▶ _DATA SHOWN_
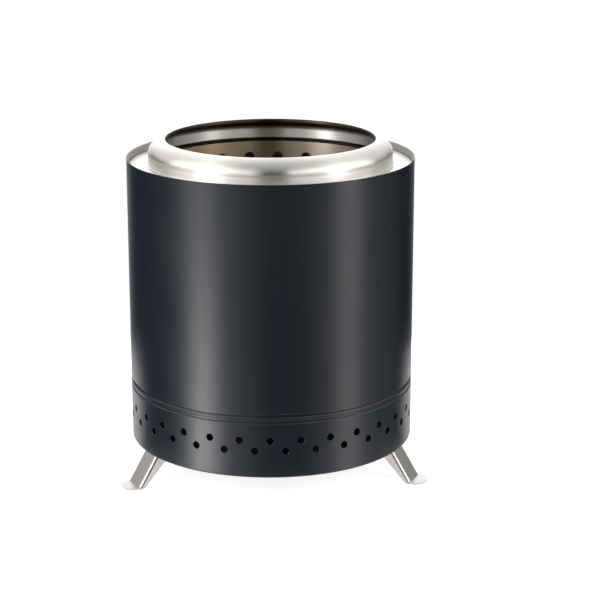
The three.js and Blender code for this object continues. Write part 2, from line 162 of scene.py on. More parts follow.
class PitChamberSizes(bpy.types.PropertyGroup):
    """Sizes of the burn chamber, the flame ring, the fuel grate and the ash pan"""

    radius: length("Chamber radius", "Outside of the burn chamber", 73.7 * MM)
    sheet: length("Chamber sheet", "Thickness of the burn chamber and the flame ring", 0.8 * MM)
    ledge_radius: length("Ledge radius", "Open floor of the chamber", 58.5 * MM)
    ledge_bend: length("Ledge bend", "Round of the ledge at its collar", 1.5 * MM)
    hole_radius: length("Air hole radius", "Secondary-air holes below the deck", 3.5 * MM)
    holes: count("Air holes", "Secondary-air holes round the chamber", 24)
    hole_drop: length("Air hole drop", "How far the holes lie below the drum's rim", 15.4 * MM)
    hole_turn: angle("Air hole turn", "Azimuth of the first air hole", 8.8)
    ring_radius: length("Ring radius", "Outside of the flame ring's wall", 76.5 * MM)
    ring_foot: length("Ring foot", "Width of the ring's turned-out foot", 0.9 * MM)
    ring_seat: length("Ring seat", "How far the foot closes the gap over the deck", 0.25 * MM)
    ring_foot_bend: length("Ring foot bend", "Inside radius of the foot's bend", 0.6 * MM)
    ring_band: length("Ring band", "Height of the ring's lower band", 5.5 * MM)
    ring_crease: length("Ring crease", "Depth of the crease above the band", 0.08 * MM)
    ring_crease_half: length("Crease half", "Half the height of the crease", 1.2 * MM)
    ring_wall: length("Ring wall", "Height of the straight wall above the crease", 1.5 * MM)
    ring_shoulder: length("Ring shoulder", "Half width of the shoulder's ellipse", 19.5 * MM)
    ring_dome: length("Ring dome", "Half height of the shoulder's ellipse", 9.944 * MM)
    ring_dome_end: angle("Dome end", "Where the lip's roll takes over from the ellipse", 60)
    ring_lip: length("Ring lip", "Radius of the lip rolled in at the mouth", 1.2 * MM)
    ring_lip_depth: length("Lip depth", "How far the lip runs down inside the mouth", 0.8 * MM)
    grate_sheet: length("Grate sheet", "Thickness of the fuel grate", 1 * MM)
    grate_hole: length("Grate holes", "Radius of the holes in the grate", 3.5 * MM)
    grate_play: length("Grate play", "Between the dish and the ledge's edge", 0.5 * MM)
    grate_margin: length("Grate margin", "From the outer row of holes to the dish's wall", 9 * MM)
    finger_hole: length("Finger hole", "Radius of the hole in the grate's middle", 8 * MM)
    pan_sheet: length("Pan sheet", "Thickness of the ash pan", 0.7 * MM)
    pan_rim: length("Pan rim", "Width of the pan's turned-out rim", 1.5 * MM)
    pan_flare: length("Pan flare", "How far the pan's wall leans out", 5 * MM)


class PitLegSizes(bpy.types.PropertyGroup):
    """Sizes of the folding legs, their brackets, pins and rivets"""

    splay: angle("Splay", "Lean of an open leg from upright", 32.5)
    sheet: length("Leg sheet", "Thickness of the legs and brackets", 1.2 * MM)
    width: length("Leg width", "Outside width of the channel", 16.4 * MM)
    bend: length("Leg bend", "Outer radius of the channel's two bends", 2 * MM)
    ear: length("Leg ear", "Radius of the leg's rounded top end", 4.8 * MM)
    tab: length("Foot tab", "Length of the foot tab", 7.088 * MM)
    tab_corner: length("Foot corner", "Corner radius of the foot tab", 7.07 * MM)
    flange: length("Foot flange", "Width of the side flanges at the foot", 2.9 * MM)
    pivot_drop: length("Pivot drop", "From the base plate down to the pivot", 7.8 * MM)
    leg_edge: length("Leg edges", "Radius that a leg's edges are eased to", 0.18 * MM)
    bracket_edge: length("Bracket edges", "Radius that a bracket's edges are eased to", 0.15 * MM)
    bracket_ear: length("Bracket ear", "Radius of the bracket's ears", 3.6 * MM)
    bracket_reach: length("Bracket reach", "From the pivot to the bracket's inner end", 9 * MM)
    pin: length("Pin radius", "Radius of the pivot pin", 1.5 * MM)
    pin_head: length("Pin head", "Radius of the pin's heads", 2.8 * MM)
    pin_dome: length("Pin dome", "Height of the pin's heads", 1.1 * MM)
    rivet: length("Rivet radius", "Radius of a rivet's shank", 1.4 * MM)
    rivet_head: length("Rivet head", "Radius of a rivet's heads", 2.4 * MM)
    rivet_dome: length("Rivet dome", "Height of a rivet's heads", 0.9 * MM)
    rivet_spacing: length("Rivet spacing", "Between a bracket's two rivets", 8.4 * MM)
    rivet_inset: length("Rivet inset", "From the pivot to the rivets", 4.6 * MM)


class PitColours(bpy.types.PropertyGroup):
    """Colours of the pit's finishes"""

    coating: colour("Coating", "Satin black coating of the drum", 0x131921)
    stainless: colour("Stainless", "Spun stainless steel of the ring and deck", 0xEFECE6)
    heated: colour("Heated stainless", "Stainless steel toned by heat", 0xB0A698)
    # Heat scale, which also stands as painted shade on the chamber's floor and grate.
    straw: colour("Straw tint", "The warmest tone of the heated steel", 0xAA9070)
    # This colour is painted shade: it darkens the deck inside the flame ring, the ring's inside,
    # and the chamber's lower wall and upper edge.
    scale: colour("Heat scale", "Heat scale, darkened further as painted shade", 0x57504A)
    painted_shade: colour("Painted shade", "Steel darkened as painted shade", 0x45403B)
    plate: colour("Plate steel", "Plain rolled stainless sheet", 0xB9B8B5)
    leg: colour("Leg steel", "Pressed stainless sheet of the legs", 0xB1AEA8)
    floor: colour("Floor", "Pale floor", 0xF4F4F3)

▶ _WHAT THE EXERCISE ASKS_
Set down, exactly as written, each line of the data from its opening line through the one containing "burn chamber, the". Output nothing more.

▶ _REPLY TO THE EXERCISE_
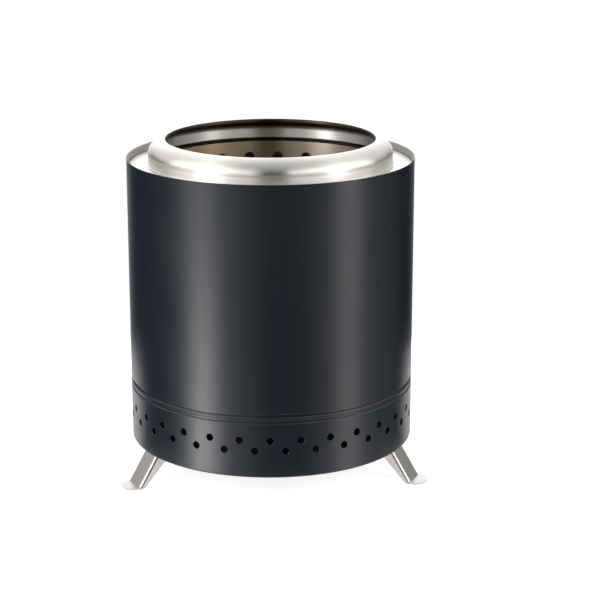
The three.js and Blender code for this object continues. Write part 2, from line 162 of scene.py on. More parts follow.
class PitChamberSizes(bpy.types.PropertyGroup):
    """Sizes of the burn chamber, the flame ring, the fuel grate and the ash pan"""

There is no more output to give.